Retraction: Foil helmets *not* effective in foiling aliens
In previous articles I've suggested foil helmets as a means to protect yourself from alien ships tracking your movement, governments hearing your thoughts, and improving your bread baking. Well, it turns out I was wrong. (Who would have thought?) An MIT study on the effectiveness of foil helmets will have you scrambling for alternate protection. At least I was.
On the Effectiveness of Aluminium Foil Helmets: An Empirical Study is a short, but empirical evaluation on the effectiveness of our foil head wear. The study covered my two favourites, the Fez and Centurion styles, plus the boring, yet easily constructed, Classic foil headdresses.

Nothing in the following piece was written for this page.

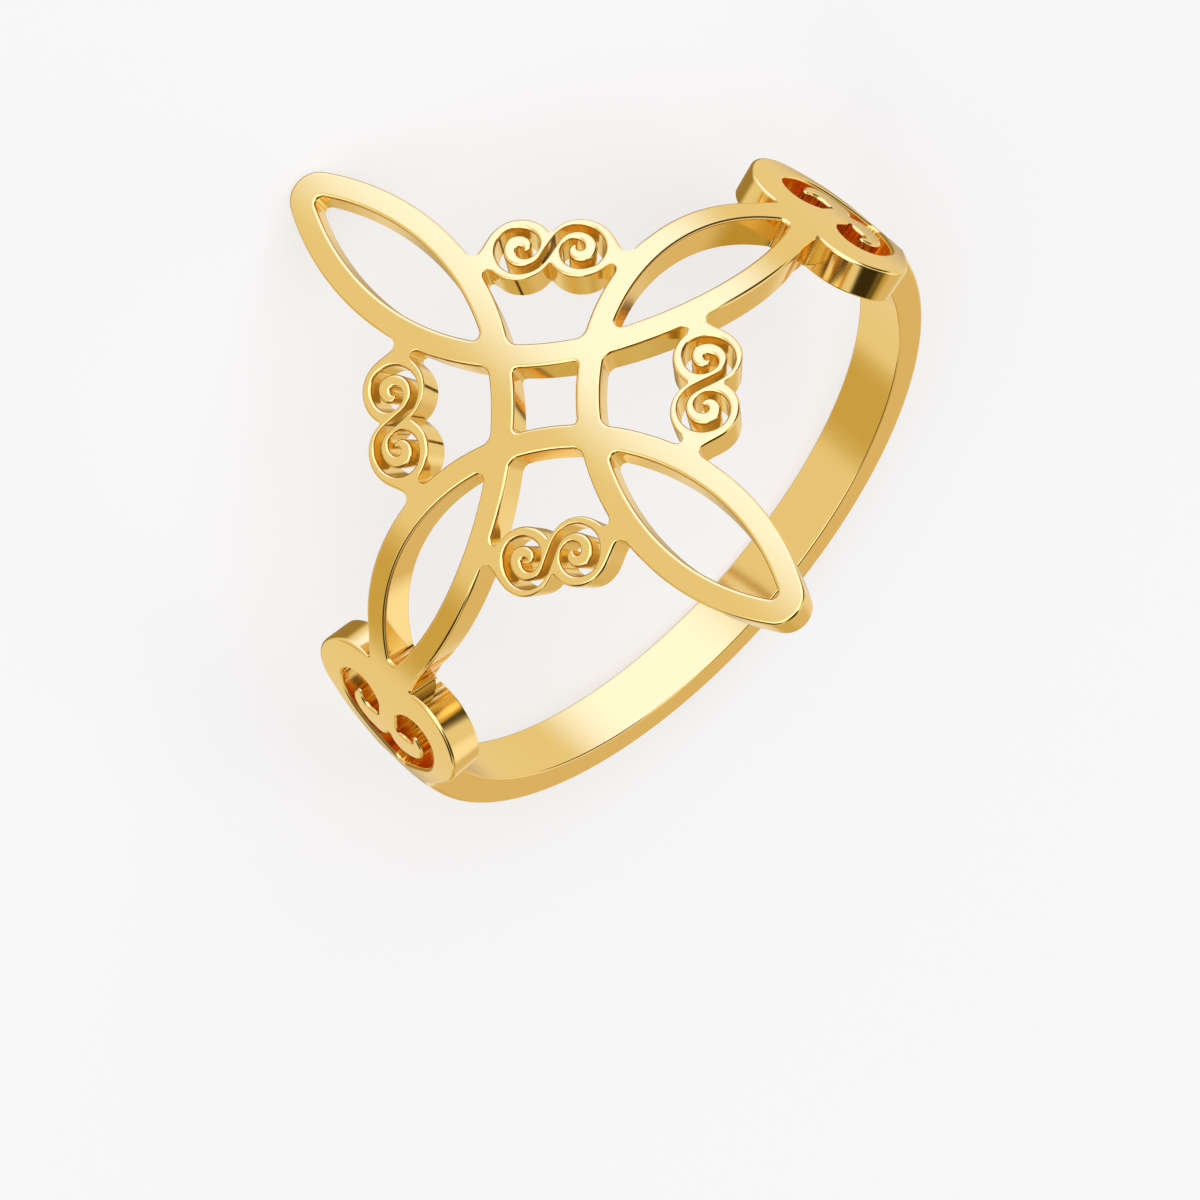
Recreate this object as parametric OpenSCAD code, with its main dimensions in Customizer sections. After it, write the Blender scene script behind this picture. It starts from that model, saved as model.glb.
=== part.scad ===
// Cutout ring: one casting, bent round the finger from a flat pierced pattern.
// Ring frame while it is drawn: X round the finger at the ornament, Y outwards, Z along the finger.
// At the end the whole ring is laid on its side, on one petal tip and the edge of the shank.

/* [Finger and metal] */
// Inside diameter of the ring
finger_d = 17; // [14:0.1:22]
// Thickness of the metal
metal_t = 0.95; // [0.8:0.05:1.6]
// Half the width of the plain shank
shank_half = 0.77; // [0.6:0.01:1.5]
// How much lower the shank's edges are than its middle
shank_dome = 0.10; // [0.02:0.01:0.3]

/* [Knot] */
// Distance of each circle's centre from the two middle lines
circle_at = 5.59; // [5.2:0.01:6]
// Inside radius of the circle bands
band_r = 6.454; // [6.2:0.001:6.8]
// Width of the circle bands
band_w = 0.648; // [0.5:0.001:0.9]
// Rounding of the free petal tips
tip_round = 0.71; // [0.4:0.01:0.9]
// How much the crossings are filled out
crossing_fill = 0.087; // [0.085:0.001:0.12]
// Rounding in the corners of the square opening
corner_round = 0.12; // [0.05:0.01:0.2]
// Rounding at the points of the ovals
lens_round = 0.17; // [0.05:0.01:0.2]

/* [Scroll panels] */
// Distance of a panel's waist from the two middle lines
waist_at = 2.934; // [2.8:0.001:3.1]
// Distance of each lobe's centre from the waist
lobe_at = 0.784; // [0.7:0.001:0.85]
// Radius of each lobe
lobe_r = 0.893; // [0.85:0.001:0.95]
// Distance of each curl's centre from the waist
curl_at = 0.698; // [0.66:0.001:0.72]
// Radius of each curl
curl_r = 0.61; // [0.58:0.001:0.64]
// Distance of a curl's end from the curl's centre
curl_end = 0.07; // [0.05:0.005:0.09]
// Width of the S cut
cut_w = 0.213; // [0.15:0.001:0.24]
// Distance of the necks from the middle lines
neck_at = 3.985; // [3.9:0.005:4.1]
// Half the width of a neck
neck_half = 0.222; // [0.18:0.002:0.3]

/* [Shoulders] */
// Distance of the shoulder lobes from the ornament's middle
heart_at = 10.58; // [10.5:0.01:10.7]
// Distance of the lobes from the middle line
heart_w = 1.06; // [1:0.01:1.1]
// Radius of the shoulder lobes
heart_r = 1.51; // [1.4:0.01:1.55]
// Where the shoulder has come down to the shank
heart_end = 13.36; // [13.2:0.01:13.4]
// Half width of the metal between petal and shoulder
throat_half = 0.756; // [0.74:0.001:0.76]
// Distance of the heart opening's lobes from the ornament's middle
hole_at = 10.76; // [10.7:0.01:10.9]
// Distance of the opening's lobes from the middle line
hole_w = 1.03; // [1:0.01:1.1]
// Radius of the opening's lobes
hole_r = 0.715; // [0.6:0.005:0.8]
// Radius of the opening's bulging sides
side_r = 2.0; // [1.8:0.05:2.2]
// Centre of the opening's rounded point
hole_end = 12.97; // [12.85:0.01:13.05]
// Radius of the opening's rounded point
hole_end_r = 0.31; // [0.25:0.01:0.4]
// Half the width of the tongue's stem
stem_half = 0.34; // [0.25:0.01:0.4]
// Where the stem ends
stem_end = 11.5; // [11.3:0.01:11.6]
// Centre of each curled arm, along the pattern
arm_at = 10.88; // [10.8:0.01:10.95]
// Centre of each curled arm, from the middle line
arm_w = 0.68; // [0.65:0.01:0.72]
// Inside radius of each curled arm
hook_r = 0.29; // [0.25:0.01:0.32]
// Half the width of an arm where it leaves the stem
arm_half = 0.445; // [0.38:0.005:0.46]
// Half the width of an arm at its tip
arm_tip = 0.10; // [0.08:0.01:0.12]

/* [Hidden] */
r_in = finger_d / 2;
r_out = r_in + metal_t;
r_mid = r_in + metal_t / 2;
far_r = band_r + band_w;
n_band = 10;
n_lobe = 36;

// Where one part of the bent pattern hands over to the next, as lengths round the finger
cross_w = (far_r * far_r - band_r * band_r) / (4 * circle_at);
seam_1 = circle_at - sqrt(band_r * band_r - (circle_at - cross_w) * (circle_at - cross_w));
seam_2 = circle_at;
seam_3 = 8.93;
seam_4 = 13.85;
lap = 0.02;

// Free petal tip and the tilt at which the ring lies on it
tip_q = far_r - tip_round;
tip_w = circle_at + sqrt(tip_q * tip_q - circle_at * circle_at) + tip_round;
edge_r = r_out - shank_dome;
tilt = atan((tip_w - shank_half) / (r_in + edge_r));
low_z = r_in * sin(tilt) - tip_w * cos(tilt);
mid_y = ((edge_r * cos(tilt) + shank_half * sin(tilt)) - (r_out * cos(tilt) + tip_w * sin(tilt))) / 2;

function turn(s) = s / r_mid * 180 / PI;
function dir(a) = [cos(a), sin(a)];
function arc(c, r, a0, a1, n) = [for (i = [0 : n]) c + r * dir(a0 + (a1 - a0) * i / n)];
function flipped(line) = [for (i = [len(line) - 1 : -1 : 0]) [line[i][0], -line[i][1]]];

module disc(c, r, n = n_lobe) {
    translate(c) polygon([for (i = [0 : n - 1]) r * [cos((i + 0.5) * 360 / n), sin((i + 0.5) * 360 / n)]]);
}

// Two discs and the straight sides that touch both
module taper(c0, r0, c1, r1) {
    b = atan2(c1[1] - c0[1], c1[0] - c0[0]);
    g = acos((r0 - r1) / norm(c1 - c0));
    polygon(concat(arc(c0, r0, b + g, b + 360 - g, n_lobe * 3 / 4), arc(c1, r1, b - g, b + g, n_lobe / 4)));
}

// Pointed oval between two circles, along X, its near and far points rounded
module oval(r, near = 0, far = 0) {
    qn = sqrt((r - near) * (r - near) - circle_at * circle_at);
    qf = sqrt((r - far) * (r - far) - circle_at * circle_at);
    an = atan2(circle_at, qn);
    af = atan2(circle_at, qf);
    polygon(concat(
        arc([circle_at, -circle_at], r, af, 90 - 1.8, n_band),
        arc([circle_at, -circle_at], r, 90 + 1.8, 180 - an, n_band),
        near > 0 ? arc([circle_at - qn, 0], near, 180 - an + 12, 180 + an - 12, 8) : [],
        arc([circle_at, circle_at], r, 180 + an, 270 - 1.8, n_band),
        arc([circle_at, circle_at], r, 270 + 1.8, 360 - af, n_band),
        far > 0 ? arc([circle_at + qf, 0], far, -af + 12, af - 12, 8) : []
    ));
}

// Four-sided opening between four circles in the middle, its corners rounded
module four_sided(r, round = 0) {
    c = circle_at - sqrt((r + round) * (r + round) - circle_at * circle_at);
    b = atan2(circle_at, circle_at - c);
    polygon([for (k = [0 : 3], q = concat(
        round > 0 ? arc([c, 0], round, -b + 10, b - 10, 5) : [],
        arc([circle_at, circle_at], r, 180 + b, 270 - b, 7)
    )) [q[0] * cos(90 * k) - q[1] * sin(90 * k), q[0] * sin(90 * k) + q[1] * cos(90 * k)]]);
}

// The knot and its openings in the flat pattern
module knot() {
    half = cross_w + crossing_fill;
    difference() {
        union() {
            four_sided(band_r);
            for (a = [90, -90]) rotate(a) oval(far_r, 0, tip_round);
            for (a = [0, 180]) rotate(a) oval(far_r);
            square([2 * seam_1 + 0.5, 2 * half], center = true);
            square([2 * half, 2 * seam_1 + 0.5], center = true);
        }
        four_sided(far_r, corner_round);
        for (a = [0 : 90 : 270]) rotate(a) oval(band_r, lens_round, lens_round);
    }
}

// Outline of the S cut in the quarter where both lengths are positive. About a curl's centre its middle
// line opens out from the curl's end, goes on as part of a circle and leaves straight for the waist. One
// half of the outline runs along the inside of one curl and the outside of the other to its round end;
// the other half is the same, turned about the waist.
waist = [waist_at, waist_at];
curl_c = waist + curl_at * [-1, 1] / sqrt(2);
curl_from = -200;
leave = 315 - acos(curl_r / curl_at);
function curl_radius(a) = a > 90 ? curl_r : curl_end + (curl_r - curl_end) * pow((a - curl_from) / (90 - curl_from), 1.3);
function curl_edge(side, a0, n) = concat(
    [for (i = [0 : n]) let (a = a0 + (90 - a0) * i / n) curl_c + (curl_radius(a) + side) * dir(a)],
    [for (i = [1 : 13]) curl_c + (curl_r + side) * dir(90 + (leave - 90) * i / 13)]
);
s_inside = curl_edge(-cut_w / 2, -103, 13);
s_outside = concat(
    arc(curl_c + curl_end * dir(curl_from), cut_w / 2, -46, 160, 8),
    [for (i = [1 : 33]) curl_edge(cut_w / 2, curl_from, 20)[i]]
);
s_half = concat(s_inside, [for (i = [len(s_outside) - 1 : -1 : 0]) 2 * waist - s_outside[i]]);

// One scroll panel with its two necks, in the quarter where both lengths are positive
module scroll() {
    difference() {
        union() {
            for (k = [-1, 1]) disc(waist + k * lobe_at * [-1, 1] / sqrt(2), lobe_r);
            translate([0.95, neck_at - neck_half]) square([waist_at - 1.2, 2 * neck_half]);
            translate([neck_at - neck_half, 0.95]) square([2 * neck_half, waist_at - 1.2]);
        }
        polygon(concat(s_half, [for (q = s_half) 2 * waist - q]));
    }
}

// Heart opening of a shoulder panel, along +X: round lobes, bulging sides and a rounded point
heart_side = concat(
    arc([hole_end, 0], hole_end_r, 0, 45, 3),
    arc([hole_at, hole_w + hole_r - side_r], side_r, 45, 85, 6),
    arc([hole_at, hole_w], hole_r, 90, 270, 15)
);

// Curled arm of the tongue: round its hollow it narrows evenly from the stem to the tip
arm_from = -15;
arm_to = 100;
function arm_width(a) = arm_half + (arm_tip - arm_half) * (a - arm_from) / (arm_to - arm_from);
arm_c = [arm_at, arm_w];
arm_line = concat(
    arc(arm_c, hook_r, arm_from, arm_to, 8),
    arc(arm_c + (hook_r + arm_tip) * dir(arm_to), arm_tip, 250, 130, 4),
    [for (i = [10 : -1 : 0]) let (a = arm_from + (arm_to - arm_from) * i / 10) arm_c + (hook_r + 2 * arm_width(a)) * dir(a)],
    arc(arm_c + (hook_r + arm_half) * dir(arm_from), arm_half, -35, -175, 7)
);

module heart_hole() {
    difference() {
        polygon(concat(heart_side, flipped(heart_side)));
        translate([hole_at - 1, -stem_half]) square([stem_end - hole_at + 1, 2 * stem_half]);
        polygon(arm_line);
        polygon(flipped(arm_line));
    }
}

// One shoulder panel, along +X, with its heart opening and curled tongue
module shoulder() {
    difference() {
        union() {
            for (k = [-1, 1]) taper([heart_at, k * heart_w], heart_r, [heart_end, 0], shank_half);
            translate([heart_at - 1, -heart_w]) square([2.4, 2 * heart_w]);
            translate([seam_3 - 0.3, -throat_half]) square([1, 2 * throat_half]);
            translate([heart_end, -shank_half]) square([seam_4 + 0.5 - heart_end, 2 * shank_half]);
        }
        heart_hole();
    }
}

// Pieces of the flat pattern; at every seam the outlines run along the pattern, so they meet exactly
module core() {
    intersection() {
        knot();
        translate([-seam_1 - 0.15, -12]) square([2 * seam_1 + 0.3, 24]);
    }
}

module petal_near() {
    intersection() {
        knot();
        translate([seam_1 - 0.12, -3]) square([seam_2 - seam_1 + 0.26, 6]);
    }
}

module petal_far() {
    intersection() {
        difference() {
            union() {
                oval(far_r);
                translate([seam_3 - 0.5, -throat_half]) square([1, 2 * throat_half]);
            }
            oval(band_r, lens_round, lens_round);
        }
        translate([seam_2 - 0.14, -3]) square([seam_3 - seam_2 + 0.27, 6]);
    }
}

module shoulder_flat() {
    intersection() {
        shoulder();
        translate([seam_3 - 0.12, -3]) square([seam_4 - seam_3 + 0.26, 6]);
    }
}

module scrolls_flat() {
    for (k = [0, 1]) mirror([0, k]) scroll();
}

// Full-height piece of cake between two lengths round the finger
module cake(s0, s1) {
    linear_extrude(24, center = true) polygon([
        [0, 0],
        20 * [sin(turn(s0)), cos(turn(s0))],
        20 * [sin(turn(s1)), cos(turn(s1))]
    ]);
}

// Stands a flat piece up: drawn about length s, pushed through the metal at that place round the finger
module upright(s) {
    rotate([0, 0, -turn(s)]) translate([0, r_out + 0.1, 0]) rotate([90, 0, 0])
        linear_extrude(metal_t + 0.5) translate([-s, 0]) children();
}

module bent(s, s0, s1) {
    intersection() {
        cake(s0, s1);
        upright(s) children();
    }
}

module half_head() {
    bent((seam_1 + seam_2) / 2, seam_1, seam_2) petal_near();
    bent((seam_2 + seam_3) / 2, seam_2, seam_3) petal_far();
    bent((seam_3 + seam_4) / 2, seam_3, seam_4) shoulder_flat();
    upright(waist_at) scrolls_flat();
}

// The pierced ornament and shoulders: everything that stands in the wall of one tube
module head() {
    intersection() {
        difference() {
            cylinder(h = 20, r = r_out, center = true, $fn = 360);
            cylinder(h = 21, r = r_in, center = true, $fn = 360);
        }
        union() {
            bent(0, -seam_1, seam_1) core();
            half_head();
            mirror([1, 0, 0]) half_head();
        }
    }
}

// Plain band round the back: flat inside, slightly domed outside
module shank() {
    a = turn(seam_4 - lap);
    rotate([0, 0, 90 + a]) rotate_extrude(angle = 360 - 2 * a, $fn = 360)
        polygon(concat(
            [[r_in, -shank_half]],
            [for (k = [-4 : 4]) let (z = shank_half * k / 4) [r_out - shank_dome * pow(k / 4, 2), z]],
            [[r_in, shank_half]]
        ));
}

module ring() {
    color([0.93, 0.74, 0.36]) {
        head();
        shank();
    }
}

// Laid down: the ornament faces -Y, the lowest petal tip and the shank's edge touch the ground
module laid() {
    translate([0, -mid_y, -low_z]) rotate([-tilt, 0, 0]) rotate([0, 0, 180]) children();
}

laid() ring();
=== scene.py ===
"""Cutout ring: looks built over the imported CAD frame.

Lengths in the pattern are millimetres and Blender's units are metres. The flat pattern has s round the
finger, from the middle of the ornament, and w along the finger. It is bent about the middle of the
metal's thickness, so a point at s stands at the angle s / (middle radius) round the ring.
"""
import math
from types import SimpleNamespace

import bpy
import numpy as np
from mathutils import Matrix, Vector
from mathutils.geometry import delaunay_2d_cdt


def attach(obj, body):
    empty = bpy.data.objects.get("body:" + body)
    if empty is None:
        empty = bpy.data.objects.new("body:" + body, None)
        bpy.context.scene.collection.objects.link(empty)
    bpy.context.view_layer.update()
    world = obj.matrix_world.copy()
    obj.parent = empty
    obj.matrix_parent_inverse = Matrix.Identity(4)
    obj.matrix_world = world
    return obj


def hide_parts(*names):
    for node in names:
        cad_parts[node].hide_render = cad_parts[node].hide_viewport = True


bl_info = {
    "name": "Cutout ring",
    "version": (1, 0, 0),
    "blender": (4, 5, 0),
    "location": "3D View > Sidebar > Ring",
    "description": "A pierced ring with a knot, scroll panels and heart shoulders, cast in one piece",
    "category": "Add Mesh",
}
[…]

The summary of the study says it best:
Among a fringe community of paranoids, aluminum helmets serve as the protective measure of choice against invasive radio signals. We investigate the efficacy of three aluminum helmet designs on a sample group of four individuals. Using a $250,000 network analyser, we find that although on average all helmets attenuate invasive radio frequencies in either directions (either emanating from an outside source, or emanating from the cranium of the subject), certain frequencies are in fact greatly amplified. These amplified frequencies coincide with radio bands reserved for government use according to the Federal Communication Commission (FCC). Statistical evidence suggests the use of helmets may in fact enhance the government's invasive abilities. We speculate that the government may in fact have started the helmet craze for this reason.
Although I'm not happy with the references to being paranoid, the evidence seems valid. So, to anyone following our advise to wear a tin foil hat to fend off potential threats or just looking for a higher rise in your bread, please accept our apologies. We ask that you go back to wearing a pyramid hat fashioned from clothes hangers until further notice.